Flying on a Private Jet
Flying is generally not my favorite experience. Can you say that you love “travel” without actually enjoying the process of getting from here to there? Except trains. Trains are awesome. But flying doesn’t have to be terrible, and we were lucky enough recently to take a trip on a private Gulfstream jet with JetSmarter (thanks Johnny Jet!).
Read on to see what it was like…
Departure options are limited to major cities, so we opted to take the NY to Las Vegas flight for a short weekend in Vegas, a city we’d never visited.
That’s our car in the foreground of the photo above, 25 feet from the terminal, in a gated parking lot. We arrived early because I wanted plenty of time to take photos, but they request that you arrive 30 minutes before the flight departure time–and we could probably have gotten away with less.

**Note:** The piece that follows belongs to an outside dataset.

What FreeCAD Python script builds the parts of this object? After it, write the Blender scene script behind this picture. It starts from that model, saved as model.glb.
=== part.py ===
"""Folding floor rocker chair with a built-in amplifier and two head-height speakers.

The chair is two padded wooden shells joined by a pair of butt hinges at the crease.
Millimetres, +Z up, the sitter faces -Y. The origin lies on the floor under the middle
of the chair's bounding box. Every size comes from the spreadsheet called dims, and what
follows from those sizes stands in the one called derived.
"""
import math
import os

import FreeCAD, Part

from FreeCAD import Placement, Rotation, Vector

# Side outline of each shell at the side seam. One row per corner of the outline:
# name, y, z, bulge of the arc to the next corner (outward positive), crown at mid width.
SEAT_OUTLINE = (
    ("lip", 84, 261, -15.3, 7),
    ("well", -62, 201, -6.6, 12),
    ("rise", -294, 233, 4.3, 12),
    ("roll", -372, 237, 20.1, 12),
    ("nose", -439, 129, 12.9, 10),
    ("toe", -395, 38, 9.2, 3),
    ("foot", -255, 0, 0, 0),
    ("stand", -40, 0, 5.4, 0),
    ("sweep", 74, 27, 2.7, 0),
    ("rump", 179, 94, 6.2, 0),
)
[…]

Our suitcases were whisked away and checked, but there were no TSA pat downs, no porno-scanners. Just a quick visual check of the boyfriend’s backpack, and no one asked to check my purse.
Also: no tossing your reasonably-priced bottle of water in the trash so you can pay $5 for a new one once you’re past security. Your liquids are not a security threat in this magical world of leg room and free booze.

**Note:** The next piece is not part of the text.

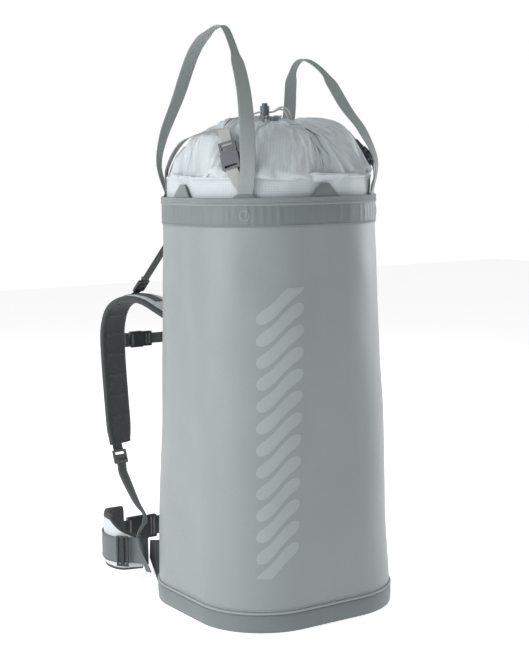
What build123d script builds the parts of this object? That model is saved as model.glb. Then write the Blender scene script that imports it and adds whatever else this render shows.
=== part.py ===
from build123d import *
import math
import os

# Rope storage bag for climbing and rigging gear. Millimetres, +Z up, origin at the middle of the
# base on the ground, harness on the +Y side.

# ---- tube, base and collar ----
BASE_SIDE = 356.0
BASE_CORNER = 120.0
TOP_SIDE = 340.0
TOP_CORNER = 145.0
COLLAR_TOP = 698.0
TAPER_LOW = 40.0
TAPER_HIGH = COLLAR_TOP - 68.0
WALL = 1.6
BASE_BAND_HEIGHT = 30.0
PIPING_HEIGHT = 4.0
PIPING_PROUD = 1.4
BASE_PANEL_THICK = 3.0
COLLAR_HEIGHT = 46.0
BINDING_HEIGHT = 12.0
SEWN_GAP = 0.1

# ---- handles ----
HANDLE_WEB = 25.0
WEB_THICK = 2.0
HANDLE_FOOT_TOP = 6.0
HANDLE_PIVOT_RISE = 12.0
HANDLE_LEAN = 5.0
HANDLE_FOOT_OUT = 1.2
RIVET_RADIUS = 8.0
RIVET_THICK = 0.8

# ---- drawstring sleeve ----
SLEEVE_GAP = 6.0
SLEEVE_WALL = 1.4
SLEEVE_HIDDEN = 60.0
SLEEVE_RISE = 40.0
SHOULDER_RISE = 20.0
CROWN_RISE = 128.0
MOUTH_RADIUS = 20.0
CORD = 3.0

# ---- lid straps ----
LID_WEB = 20.0
LID_WEB_THICK = 1.4

# ---- harness ----
BACK_PAD_HALF = 105.0
BACK_PAD_LOW = 165.0
BACK_PAD_HIGH = 620.0
BACK_PAD_THICK = 12.0
YOKE_HALF = 92.0
YOKE_LOW = 440.0
YOKE_HIGH = 520.0
YOKE_THICK = 4.0
LUMBAR_HALF = 95.0
LUMBAR_LOW = 40.0
LUMBAR_HIGH = 150.0
LUMBAR_THICK = 18.0
SHOULDER_WIDTH = 60.0
SHOULDER_THICK = 13.0
SHOULDER_ROOT = 65.0
SHOULDER_TURN = math.radians(19.6)
STRAP_WEB = 25.0
LIFTER_WEB = 20.0
STERNUM_WEB = 20.0
STERNUM_HEIGHT = 423.0
FIN_HEIGHT = 98.0
FIN_THICK = 12.0
BELT_HEIGHT = 62.0
BELT_WEB = 48.0
HIP_WEB = 36.0

# ---- buckles ----
BUCKLE_THICK = 9.0
BUCKLE_RIM = 5.0
BUCKLE_WALL = 1.8
PLUG_TAIL = 18.0
BUTT_GAP = 0.3
ARM_ROOM = 0.5
RUNNING_GAP = 0.5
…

We hung out in the terminal lounge watching planes take off until it was time to leave. Passengers on other chartered flights passed through, and the parking lot gate facing the runways opened periodically to allow fliers to be ferried directly to their planes.
As the other passengers for our flight started arriving, the captain walked around and checked everyone’s ID’s. The whole experience was so weirdly pleasant.
I tend to be subjected to only the average humiliations when flying. The boyfriend, on the other hand, is nearly always “random” bag check. (He’s in the photo standing next to the helicopter if you scroll way down). I can only assume that the TSA buffoons responsible for profiling believe that large, luxurious beards pose the gravest danger to our skies.
Here, no one batted an eye.
Above is the view from the back of the plane near our group of seats at the conference table. The plane seats 12 in large, cushy leather seats and a sofa. It’s staffed by 2 pilots and 1 flight attendant.
You can turn around in the lavatory! And there’s classy gold accents. My iphone doesn’t capture a wide enough angle, but this is not the usual closet-bathroom.
If you’re wondering, that spray head next to the toilet below is labeled “bidet.” I did not try it.
Drinks, snacks and food were all included of course, and served with real glassware, plates and silverware. I got a prosciutto and mozzarella sandwich with a caesar salad, and they were both great.
The menu from the return flight. The food wasn’t quite as good on this leg (but we’re food snobs). Still. Edible food on a plane! I ate plane food without the customary experience of self-loathing or gastrointestinal distress. So much for all those articles blaming your loser tastebuds for not enjoying disgusting plane food.
Those dark outlines you see on the buffet are water, newspapers, and snacks (some of which may have found their way into my bag for late night munchies at the hotel).
Dealing with Problems
A little over halfway through our flight back from Vegas, the captain walked back with an announcement. Because he’d felt the plane jerk to the right a bit on takeoff, he was concerned that one of the tires on the landing gear was low. After discussion–and out of an abundance of caution–they’d decided to divert the plane to Stewart Airport, whose larger runways would make it safer to land the plane if anything went wrong.
He took his time, addressed us by name, asked if we had any questions, and reassured us that there wasn’t anything to worry about. The plan was to have a mechanic take a look, then hop on over to Westchester airport if he didn’t find any issues.
As it turns out, our landing was perfectly smooth. However, the mechanic must not have liked what he saw, because they made the decision to transfer us to Westchester by helicopter.
Can we stop here and discuss how weird it is to be treated like you matter when flying? I know that a commercial airline can’t realistically helicopter a plane full of people to their destination, but there are a lot of things they could do to make bad situations better and show they value passengers’ comfort and time. Yet, in my experience, they mostly don’t.
The helicopter pilot rearranging luggage to fit everyone’s suitcases in the helicopter (I was the jerk with the giant suitcase).
When flying out of Westchester, a lot of people take a helicopter from Manhattan, so most suitcases were within the size limit. There was just enough room for the luggage, and we were off!
The window was so big that I felt less queasy looking through my phone camera. I think I was leaning away from the window– and into the lady next to me– the entire flight. Fear of heights aside, the sunset views were gorgeous.